* **What is asked**
What follows is a listing; restate every line of it word for word.

* **Data**
-- begin --

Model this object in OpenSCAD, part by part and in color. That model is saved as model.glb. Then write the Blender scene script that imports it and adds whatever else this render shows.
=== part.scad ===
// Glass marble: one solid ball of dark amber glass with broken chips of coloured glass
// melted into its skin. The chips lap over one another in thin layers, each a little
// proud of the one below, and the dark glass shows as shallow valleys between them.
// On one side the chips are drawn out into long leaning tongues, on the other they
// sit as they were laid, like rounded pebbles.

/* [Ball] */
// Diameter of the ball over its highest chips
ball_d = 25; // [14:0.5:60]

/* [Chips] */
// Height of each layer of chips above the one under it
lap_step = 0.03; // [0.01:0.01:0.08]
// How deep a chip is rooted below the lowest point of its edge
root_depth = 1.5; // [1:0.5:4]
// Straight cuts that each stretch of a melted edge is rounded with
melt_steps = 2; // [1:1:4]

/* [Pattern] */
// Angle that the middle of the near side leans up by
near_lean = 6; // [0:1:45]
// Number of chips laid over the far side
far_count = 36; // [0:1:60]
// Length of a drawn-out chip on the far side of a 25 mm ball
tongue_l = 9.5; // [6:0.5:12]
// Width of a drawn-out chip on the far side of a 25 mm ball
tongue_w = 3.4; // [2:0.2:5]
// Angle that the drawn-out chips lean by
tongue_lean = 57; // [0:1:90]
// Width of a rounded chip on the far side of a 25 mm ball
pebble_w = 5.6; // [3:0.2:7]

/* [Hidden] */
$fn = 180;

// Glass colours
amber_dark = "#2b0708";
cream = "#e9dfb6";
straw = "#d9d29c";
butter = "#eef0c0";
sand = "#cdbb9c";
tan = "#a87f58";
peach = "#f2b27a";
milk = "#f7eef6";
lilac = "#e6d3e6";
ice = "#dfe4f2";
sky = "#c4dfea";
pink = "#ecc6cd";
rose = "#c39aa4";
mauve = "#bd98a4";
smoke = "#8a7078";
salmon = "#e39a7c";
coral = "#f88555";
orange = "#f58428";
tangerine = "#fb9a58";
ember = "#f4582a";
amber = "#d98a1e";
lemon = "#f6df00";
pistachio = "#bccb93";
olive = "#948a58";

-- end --

* **Answer to this problem**
Model this object in OpenSCAD, part by part and in color. That model is saved as model.glb. Then write the Blender scene script that imports it and adds whatever else this render shows.
=== part.scad ===
// Glass marble: one solid ball of dark amber glass with broken chips of coloured glass
// melted into its skin. The chips lap over one another in thin layers, each a little
// proud of the one below, and the dark glass shows as shallow valleys between them.
// On one side the chips are drawn out into long leaning tongues, on the other they
// sit as they were laid, like rounded pebbles.

/* [Ball] */
// Diameter of the ball over its highest chips
ball_d = 25; // [14:0.5:60]

/* [Chips] */
// Height of each layer of chips above the one under it
lap_step = 0.03; // [0.01:0.01:0.08]
// How deep a chip is rooted below the lowest point of its edge
root_depth = 1.5; // [1:0.5:4]
// Straight cuts that each stretch of a melted edge is rounded with
melt_steps = 2; // [1:1:4]

/* [Pattern] */
// Angle that the middle of the near side leans up by
near_lean = 6; // [0:1:45]
// Number of chips laid over the far side
far_count = 36; // [0:1:60]
// Length of a drawn-out chip on the far side of a 25 mm ball
tongue_l = 9.5; // [6:0.5:12]
// Width of a drawn-out chip on the far side of a 25 mm ball
tongue_w = 3.4; // [2:0.2:5]
// Angle that the drawn-out chips lean by
tongue_lean = 57; // [0:1:90]
// Width of a rounded chip on the far side of a 25 mm ball
pebble_w = 5.6; // [3:0.2:7]

/* [Hidden] */
$fn = 180;

// Glass colours
amber_dark = "#2b0708";
cream = "#e9dfb6";
straw = "#d9d29c";
butter = "#eef0c0";
sand = "#cdbb9c";
tan = "#a87f58";
peach = "#f2b27a";
milk = "#f7eef6";
lilac = "#e6d3e6";
ice = "#dfe4f2";
sky = "#c4dfea";
pink = "#ecc6cd";
rose = "#c39aa4";
mauve = "#bd98a4";
smoke = "#8a7078";
salmon = "#e39a7c";
coral = "#f88555";
orange = "#f58428";
tangerine = "#fb9a58";
ember = "#f4582a";
amber = "#d98a1e";
lemon = "#f6df00";
pistachio = "#bccb93";
olive = "#948a58";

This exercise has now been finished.